3. The Central Lowlands

  • They are formed by two great river systems – the Amazon- the Orinoco and the Parana-Paraguay. The vegetation of the lowlands is given special names.
  • The Orinoco Basin has dense tropical forests. The northern part is a plain covered with savanna grass called the Llanos.
  • The equatorial jungle of the Amazon Basin is called the selvas, a typical tropical rain forest.
  • The rich temperate grasslands around the mouth of the Parana-Paraguay is the pampas.
  • At the source of these rivers is a region scrub forest called the Gran Chaco.

Geography of South America ( Part - 1) Notes | EduRev

4. The Eastern Highlands

  • These are plateaus made up of hard old rocks.
  • The River Amazon separates them into the Guiana Highland to the north and the Brazilian Highland to the south.
  • They have been worn down by wind, rain, and rivers. They have steep cliffs along the east coast and slope gently towards the Central Plains.
  • The savanna grasslands of Brazilian Highlands are the Campos.
  • Towards the Central Lowlands, it is known as the plateau of Matogrosso.
  • The Eastern highlands consists of Igneous and Metamorphic rocks.
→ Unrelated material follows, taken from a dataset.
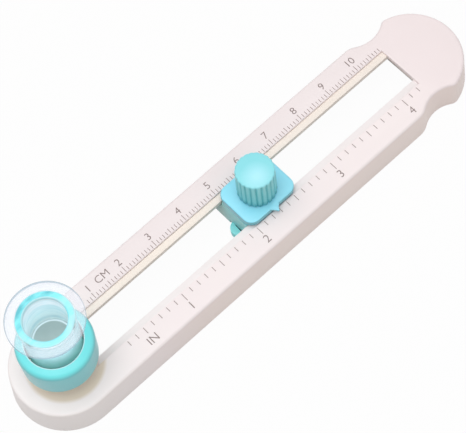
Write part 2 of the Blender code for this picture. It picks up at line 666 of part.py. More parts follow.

Highlands are split in to three regions:
1. Brazilian Highlands
2. Guiana Highlands
3. Patagonian Plateau

Guiana Highlands

  • It is a geographically stunning part of Planet Earth, over 1,000 miles in length, the Highlands stretch from southern Venezuela across the northern edge of South America to the tip of Brazil.
  • It consists of a vast plateau, one marked by deep gorges, tropical rain forests, numerous rivers, and waterfalls. It’s famed for the highest waterfall in the world (Angel Falls) at 3,212 ft (979 m) high. The highest point is Mt. Roraima on the borders of Brazil, Guyana, and Venezuela at 2,810 m.

Brazilian Highlands

  • This highlands region is about 800 miles in length and runs through the Brazilian states of Minas Gerais, Goias, Bahia, and Sao Paulo in southeastern Brazil. The magnificent landscape includes varied mountain ranges, namely the Serra de Mantiquiera, Serra do Paranapiataba, Serra Geral, and Serra do Mar.

Patagonian Plateau

  • It is located between the Andes and the Atlantic Ocean, and about 1,000 miles in length; Patagonia stretches south from the Rio Negro river in southern Argentina to Tierra del Fuego and the Strait of Magellan. It’s mostly rugged, barren land, famed for its beauty and striking scenery.